◆ **WHAT YOU ARE ASKED TO DO**:
Transcribe only the lines from the line with "hangPin(1, upperClamp, -earLeft" through the line with "seatGap = 0.3", exactly, counting both of those lines as part of the stretch.

◆ **RECORDED INFORMATION**:
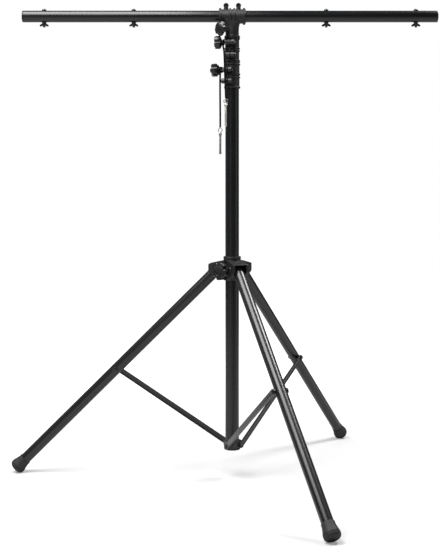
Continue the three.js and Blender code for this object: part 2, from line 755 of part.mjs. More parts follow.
// Hub: a sleeve on the mast with three channel brackets
function bracketOutline() {
  const slope = (bracketInnerTop - bracketOuterTop) / bracketReach;
  const noseTop = bracketOuterTop + slope * bracketNose;
  const shape = new THREE.Shape();
  shape.moveTo(outerRadius, bracketInnerTop);
  shape.lineTo(bracketReach - bracketNose, noseTop);
  shape.quadraticCurveTo(bracketReach, bracketOuterTop, bracketReach, bracketOuterTop - bracketNose);
  shape.lineTo(bracketReach, bracketMouthFoot + bracketNose);
  shape.quadraticCurveTo(bracketReach, bracketMouthFoot, bracketReach - bracketNose, bracketMouthFoot - bracketNose);
  shape.lineTo(hubRadius + bracketHeelDepth, bracketHeelFoot);
  shape.lineTo(outerRadius, bracketHeelFoot);
  return shape;
}

function channelOutline() {
  const slope = (bracketInnerTop - bracketOuterTop) / bracketReach;
  const farReach = bracketReach + overrun;
  const under = (reach) => bracketInnerTop - bracketPlate - slope * (reach - outerRadius);
  const shape = new THREE.Shape();
  shape.moveTo(channelBack, under(channelBack));
  shape.lineTo(farReach, under(farReach));
  shape.lineTo(farReach, hubFoot - overrun);
  shape.lineTo(channelBack, hubFoot - overrun);
  return shape;
}

function hubBody() {
  let body = joined(rod(hubRadius, hubFoot, hubTop, castSides),
    rodOutwards(hubBossRadius, 0, hubBossReach, hubKnobTurn, hubKnobHeight));
  const half = bracketHalfWidth;
  for (const turn of legTurns) body = body.add(solidOf(slabXZ(bracketOutline(), -half, half).rotateZ(turn)));
  const cutters = legTurns.flatMap((turn) => [
    slabXZ(channelOutline(), -bracketHalfOpening, bracketHalfOpening).rotateZ(turn),
    rodAlongY(legPinRadius + seatGap, -half - overrun, half + overrun, legPivotReach, legPivotHeight).rotateZ(turn),
  ]);
  return cut(body, ...cutters,
    rod(outerRadius + runGap, hubFoot - overrun, hubTop + overrun, tubeSides),
    rodOutwards(studRadius + seatGap, outerRadius, hubBossReach + overrun, hubKnobTurn, hubKnobHeight));
}

piece('hub_body', hubBody(), casting, stand);
const hubCollarTop = hubTop + seatGap + hubCollarHeight;
piece('hub_collar', solidOf(turned([
  [outerRadius + runGap, hubTop + seatGap],
  [hubCollarRadius, hubTop + seatGap],
  [hubCollarRadius, hubCollarTop - runGap],
  [hubCollarRadius - runGap, hubCollarTop],
  [outerRadius + runGap, hubCollarTop],
], tubeSides)), plastic, stand);
outwardKnob('hub_knob', hubKnobRadius, hubKnobLength, hubKnobCone, hubKnobFace, outerRadius + runGap,
  hubKnobTurn, hubKnobHeight);

// Foot of the mast: a spigot in the outer tube, three flats with a strut pin on each, and a rim
function baseBracket() {
  const bodyTop = outerFootHeight - seatGap;
  const rimTop = baseFoot + baseRimHeight;
  let body = joined(
    rod(baseBodyRadius, rimTop, bodyTop, castSides),
    rod(baseRimRadius, baseFoot, rimTop + overrun, castSides),
  );
  const far = baseBodyRadius + overrun;
  for (const turn of legTurns) {
    const beyond = block(-far, far, -far, -baseFlatReach, baseFoot - overrun, bodyTop + overrun);
    body = cut(body, beyond.rotateZ(turn));
  }
  body = body.add(solidOf(rod(outerBore - seatGap, bodyTop - overrun, baseSpigotTop, tubeSides)));
  const headStart = strutNear + strutDepth + seatGap;
  const headEnd = headStart + strutHeadHeight;
  const pinRoot = baseFlatReach - overrun;
  for (const turn of legTurns) {
    const shank = rodAlongY(strutPinRadius, -headEnd, -pinRoot, strutPivotReach, strutPivotHeight);
    const head = rodAlongY(strutHeadRadius, -headEnd, -headStart, strutPivotReach, strutPivotHeight);
    body = body.add(joined(shank.rotateZ(turn), head.rotateZ(turn)));
  }
  return cut(body, rod(baseBore, baseFoot - overrun, baseFoot + baseBoreDepth, tubeSides));
}

piece('base_bracket', baseBracket(), casting, stand);
piece('base_cap', joined(
  rod(baseRimRadius, baseFoot - seatGap - baseCapThickness, baseFoot - seatGap, castSides),
  rod(baseBore - seatGap, baseFoot - seatGap - baseCapThickness, baseFoot + baseCapSpigot, castSides),
), plastic, stand);

// A leg's own frame: Z runs down the tube from the pivot
function intoLeg(geometry) {
  return geometry.rotateY(Math.PI - legTilt).translate(legPivotReach, 0, legPivotHeight);
}

// A strut's own frame: Z runs up the strut from its lower pivot
const boltReach = legPivotReach + strutBoltDistance * Math.sin(legTilt);
const boltHeight = legPivotHeight - strutBoltDistance * Math.cos(legTilt);
const strutLength = Math.hypot(boltReach - strutPivotReach, boltHeight - strutPivotHeight);
const strutTilt = Math.atan2(boltReach - strutPivotReach, boltHeight - strutPivotHeight);

function intoStrut(geometry) {
  return geometry.rotateY(strutTilt).translate(strutPivotReach, 0, strutPivotHeight);
}

// The foot's end is as far down the leg as brings its rounded edge to the floor
const footEdgeDrop = (footRadius - footCornerRadius) * Math.sin(legTilt) + footCornerRadius - floorBite;
const footEnd = (legPivotHeight - footEdgeDrop) / Math.cos(legTilt) + footCornerRadius;
const legEnd = footEnd - footSole;

function legTube() {
  const eye = solidOf(rodAlongY(legRadius, -legRadius, legRadius, 0, 0, tubeSides))
    .intersect(solidOf(rod(legRadius, -legRadius, legRadius, tubeSides)));
  const body = eye.add(solidOf(rod(legRadius, 0, legEnd, tubeSides)));
  return cut(body,
    rod(legRadius - legWall, legSolidEnd, legEnd + overrun, tubeSides),
    rodAlongY(legPinRadius + runGap, -legRadius - overrun, legRadius + overrun, 0, 0),
    rodAlongY(sleeveBushRadius + seatGap, -legRadius - overrun, legRadius + overrun, 0, strutBoltDistance));
}

function legFoot() {
  const start = footEnd - footCover;
  const innerWallRadius = legRadius + seatGap;
  const profile = [
    [0, legEnd + seatGap],
    [innerWallRadius, legEnd + seatGap],
    [innerWallRadius, start],
    [innerWallRadius + footNeckWall, start],
    [innerWallRadius + footNeckWall, start + footNeckLength],
    [footRadius, footEnd - footCornerRadius - footShoulder],
  ];
  for (let i = 0; i <= domeSteps; i += 1) {
    const angle = Math.PI / 2 * i / domeSteps;
    const radius = footRadius - footCornerRadius * (1 - Math.cos(angle));
    profile.push([radius, footEnd - footCornerRadius * (1 - Math.sin(angle))]);
  }
  profile.push([0, footEnd]);
  const reach = legPivotReach + footEnd;
  return cut(solidOf(intoLeg(turned(profile, tubeSides))),
    block(0, reach, -2 * footRadius, 2 * footRadius, -2 * footRadius, 0));
}

// A stadium outline from the lower pivot to the upper one, in the X Z plane
function stadium(radius, foot, top) {
  const shape = new THREE.Shape();
  shape.absarc(0, foot, radius, Math.PI, 2 * Math.PI, false);
  shape.absarc(0, top, radius, 0, Math.PI, false);
  return shape;
}

function strutBar() {
  const radius = strutWidth / 2;
  const near = -strutNear;
  const far = -strutNear - strutDepth;
  const channel = block(-radius + strutWall, radius - strutWall, far + strutWall, near + overrun, strutEndSolid,
    strutLength - strutEndSolid);
  return cut(solidOf(intoStrut(slabXZ(stadium(radius, 0, strutLength), far, near))),
    intoStrut(channel),
    intoStrut(rodAlongY(strutPinRadius + runGap, far - overrun, near + overrun, 0, 0)),
    intoStrut(rodAlongY(strutPinRadius + seatGap, far - overrun, near + overrun, 0, strutLength)));
}

legTurns.forEach((turn, i) => {
  const group = turnedGroup(turn);
  const pinHalf = bracketHalfWidth + seatGap;
  piece(`leg_pin_${i + 1}`, joined(
    rodAlongY(legPinRadius, -pinHalf, pinHalf, legPivotReach, legPivotHeight),
    rodAlongY(legPinHeadRadius, pinHalf, pinHalf + legPinHeadHeight, legPivotReach, legPivotHeight),
    rodAlongY(legPinHeadRadius, -pinHalf - legPinHeadHeight, -pinHalf, legPivotReach, legPivotHeight),
  ), darkSteel, group);
  const tubeMesh = piece(`leg_tube_${i + 1}`, legTube(), legPaint, group);
  tubeMesh.rotation.y = Math.PI - legTilt;
  tubeMesh.position.set(legPivotReach, 0, legPivotHeight);
  piece(`leg_foot_${i + 1}`, legFoot(), rubber, group);
  const headStart = legRadius + seatGap;
  piece(`leg_sleeve_${i + 1}`, joined(
    intoLeg(rodAlongY(sleeveBushRadius, -strutNear + seatGap, headStart, 0, strutBoltDistance)),
    intoLeg(rodAlongY(sleeveHeadRadius, headStart, headStart + sleeveHeadHeight, 0, strutBoltDistance)),
  ), darkSteel, group);
  piece(`strut_bar_${i + 1}`, strutBar(), legPaint, group);
  const screwHead = strutNear + strutDepth + seatGap;
  piece(`strut_screw_${i + 1}`, joined(
    intoStrut(rodAlongY(strutPinRadius, -screwHead, -strutNear, 0, strutLength)),
    intoStrut(rodAlongY(strutHeadRadius, -screwHead - strutHeadHeight, -screwHead, 0, strutLength)),
  ), darkSteel, group);
});

// Safety pins, each hung on a cord from a clamp's stud
function pin(top, tip, ball) {
  const profile = [[0, tip], [pinRadius / 2, tip], [pinRadius, tip + pinRadius]];
  if (ball) {
    profile.push([pinRadius, tip + pinRadius], [pinBallRadius, tip + 2 * pinRadius], [pinRadius, tip + 3 * pinRadius]);
  }
  profile.push([pinRadius, top - pinHeadLength], [pinHeadRadius, top - pinHeadLength + pinRadius / 2],
    [pinHeadRadius, top - pinRadius / 2], [pinHeadRadius - pinRadius / 2, top], [0, top]);
  return turned(profile, smallSides);
}

function hangPin(number, clampGroup, place, height, route, ringDrop, pinDrop, ball) {
  const group = new THREE.Group();
  group.position.set(place, -earOffset, height);
  clampGroup.add(group);
  const points = route.map((point) => new THREE.Vector3(...point));
  const section = new THREE.Shape().absarc(0, 0, cordDiameter / 2, 0, 2 * Math.PI, false);
  const cord = new THREE.ExtrudeGeometry(section, {
    steps: cordSteps,
    curveSegments: cordSides / 2,
    extrudePath: new THREE.CatmullRomCurve3(points),
  });
  piece(`lanyard_cord_${number}`, solidOf(cord), cordFinish, group);
  const [x, y] = route[route.length - 1];
  const ring = new THREE.TorusGeometry(ringRadius - ringWire, ringWire, ringSides, ringSteps);
  ring.rotateX(Math.PI / 2).translate(x, y, -ringDrop);
  piece(`lanyard_ring_${number}`, solidOf(ring), steel, group);
  const pinTop = -ringDrop - ringRadius - seatGap;
  piece(`lanyard_pin_${number}`, solidOf(pin(pinTop, -pinDrop, ball).translate(x, y, 0)), steel, group);
}

hangPin(1, upperClamp, -earLeft - upperCordOffset, upperKnobHeight, upperCordRoute, upperRingDrop, upperPinDrop,
  false);
hangPin(2, lowerClamp, -earLeft - lowerCordOffset, lowerKnobHeight, lowerCordRoute, lowerRingDrop, lowerPinDrop,
  true);

// The origin goes under the middle of the stand's box
const box = new THREE.Box3().setFromObject(stand, true);
const group = new THREE.Group();
stand.position.set(-(box.min.x + box.max.x) / 2, -(box.min.y + box.max.y) / 2, -box.min.z);
group.add(stand);

export default group;
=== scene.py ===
import bpy
import math
from mathutils import Matrix, Vector


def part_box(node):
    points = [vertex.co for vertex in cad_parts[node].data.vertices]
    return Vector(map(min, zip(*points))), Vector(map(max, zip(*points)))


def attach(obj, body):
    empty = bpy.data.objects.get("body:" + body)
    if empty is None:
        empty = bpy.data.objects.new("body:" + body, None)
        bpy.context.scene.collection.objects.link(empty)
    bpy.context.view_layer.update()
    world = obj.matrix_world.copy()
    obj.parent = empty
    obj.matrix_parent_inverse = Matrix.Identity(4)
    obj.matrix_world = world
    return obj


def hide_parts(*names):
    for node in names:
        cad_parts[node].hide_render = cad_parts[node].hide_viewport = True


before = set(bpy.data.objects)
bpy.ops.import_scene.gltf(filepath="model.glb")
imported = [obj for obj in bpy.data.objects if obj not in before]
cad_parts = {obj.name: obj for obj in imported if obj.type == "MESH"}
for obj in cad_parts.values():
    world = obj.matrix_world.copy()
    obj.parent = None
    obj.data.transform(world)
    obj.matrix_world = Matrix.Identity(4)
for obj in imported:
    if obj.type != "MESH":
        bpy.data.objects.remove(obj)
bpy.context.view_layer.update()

mm = 0.001
seatGap = 0.3  # mm, between a piece and the one that it sits on

# the mast stands a little off the origin, so every place below is measured from its axis
tubeLow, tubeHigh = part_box("outer_tube")
axisX = (tubeLow.x + tubeHigh.x) / 2
axisY = (tubeLow.y + tubeHigh.y) / 2

# the photograph's view: a level camera, shifted down, in front of the stand
shot = {
    "side": -35.7,          # mm, left of the mast
    "distance": 3247,       # mm, in front of the mast
    "height": 845.1,        # mm, above the floor
    "lens": 72.0,
    "sensor": 36,
    "shiftY": -0.1564,
    "farthest": 100,        # m
}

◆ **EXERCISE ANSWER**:
hangPin(1, upperClamp, -earLeft - upperCordOffset, upperKnobHeight, upperCordRoute, upperRingDrop, upperPinDrop,
  false);
hangPin(2, lowerClamp, -earLeft - lowerCordOffset, lowerKnobHeight, lowerCordRoute, lowerRingDrop, lowerPinDrop,
  true);

// The origin goes under the middle of the stand's box
const box = new THREE.Box3().setFromObject(stand, true);
const group = new THREE.Group();
stand.position.set(-(box.min.x + box.max.x) / 2, -(box.min.y + box.max.y) / 2, -box.min.z);
group.add(stand);

export default group;
=== scene.py ===
import bpy
import math
from mathutils import Matrix, Vector


def part_box(node):
    points = [vertex.co for vertex in cad_parts[node].data.vertices]
    return Vector(map(min, zip(*points))), Vector(map(max, zip(*points)))


def attach(obj, body):
    empty = bpy.data.objects.get("body:" + body)
    if empty is None:
        empty = bpy.data.objects.new("body:" + body, None)
        bpy.context.scene.collection.objects.link(empty)
    bpy.context.view_layer.update()
    world = obj.matrix_world.copy()
    obj.parent = empty
    obj.matrix_parent_inverse = Matrix.Identity(4)
    obj.matrix_world = world
    return obj


def hide_parts(*names):
    for node in names:
        cad_parts[node].hide_render = cad_parts[node].hide_viewport = True


before = set(bpy.data.objects)
bpy.ops.import_scene.gltf(filepath="model.glb")
imported = [obj for obj in bpy.data.objects if obj not in before]
cad_parts = {obj.name: obj for obj in imported if obj.type == "MESH"}
for obj in cad_parts.values():
    world = obj.matrix_world.copy()
    obj.parent = None
    obj.data.transform(world)
    obj.matrix_world = Matrix.Identity(4)
for obj in imported:
    if obj.type != "MESH":
        bpy.data.objects.remove(obj)
bpy.context.view_layer.update()

mm = 0.001
seatGap = 0.3  # mm, between a piece and the one that it sits on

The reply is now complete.